Sandals described her defence of the Catholic education system during the 2007 provincial election where the Green Party in her riding of Guelph was touting the merits of one education system.

"Catholic boards have committed themselves wholeheartedly to improving student achievement and have been a key partner in the success of Ontario's education system," she said, adding that achieving the government's education priorities are dependent on the "most fragile things: a relationship, a partnership, a willingness for people to co-operate."

"The spirit of collaboration is alive and well again at the ministry of education and in our government," Sandals, a former public school trustee and president of the Ontario Public School Boards' Association, told the audience.

"I recognize that the board involvement in the last round of the provincial discussion table was not what you wanted," she said, referring to the unilaterally imposed memorandum of understanding signed last year regarding the Putting Students First Act which will require Catholic boards to operate by more restrictive policies than the province's public boards.

"That's why we are having a discussion about a new legislative model for collective bargaining. We need a structure that includes the board as the employer, the government as the funder and unions representing the worker. We need to find a structure that is legally binding on all of us and I get that."

She said the provincial government will be having a more formal consultation later in the spring to figure out what that new model will look like.

Marino Gazzola, president of the OCSTA, was pleased to hear these sentiments.

"I think her commitment moving forward that we will be involved speaks volumes," he said. "It lets us know that things are changing and that things are going to be different. We appreciate that."

For Phillip Squire, chair of the London District Catholic School Board, he was seeking assurance from the minister that "respect for trustees will include the recognition of the role of trustees as elected officials and the appropriate and proper employer of teachers and our support staff." Sandals responded by affirming the need for a legislative model where it is clear what everybody's role is.

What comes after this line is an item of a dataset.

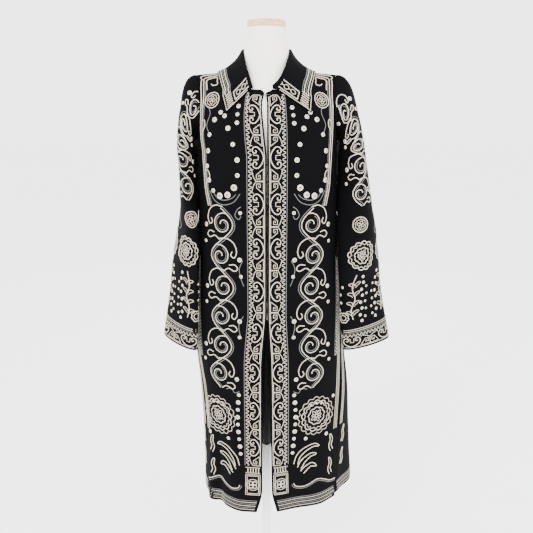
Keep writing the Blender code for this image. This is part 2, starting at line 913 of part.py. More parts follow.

She also spoke about the groups for whom the government knows they need to do more to address their needs, including aboriginal students and crown wards.

"We're now working with every single school board in the province on self-identification of First Nations and Métis students because if you can't figure out who the First Nations and Métis students are, we can't figure out how they're doing," she said, adding that the government will soon be revealing baseline data on First Nations and Métis achievement in schools.

Sandals also mentioned that overall graduation rates have increased 15 per cent since the ministry began tracking the statistics in the 2003-04 school year.

"That means over 115,000 students graduated who would not otherwise have graduated," she said, applauding the work of Catholic schools in helping to achieve this.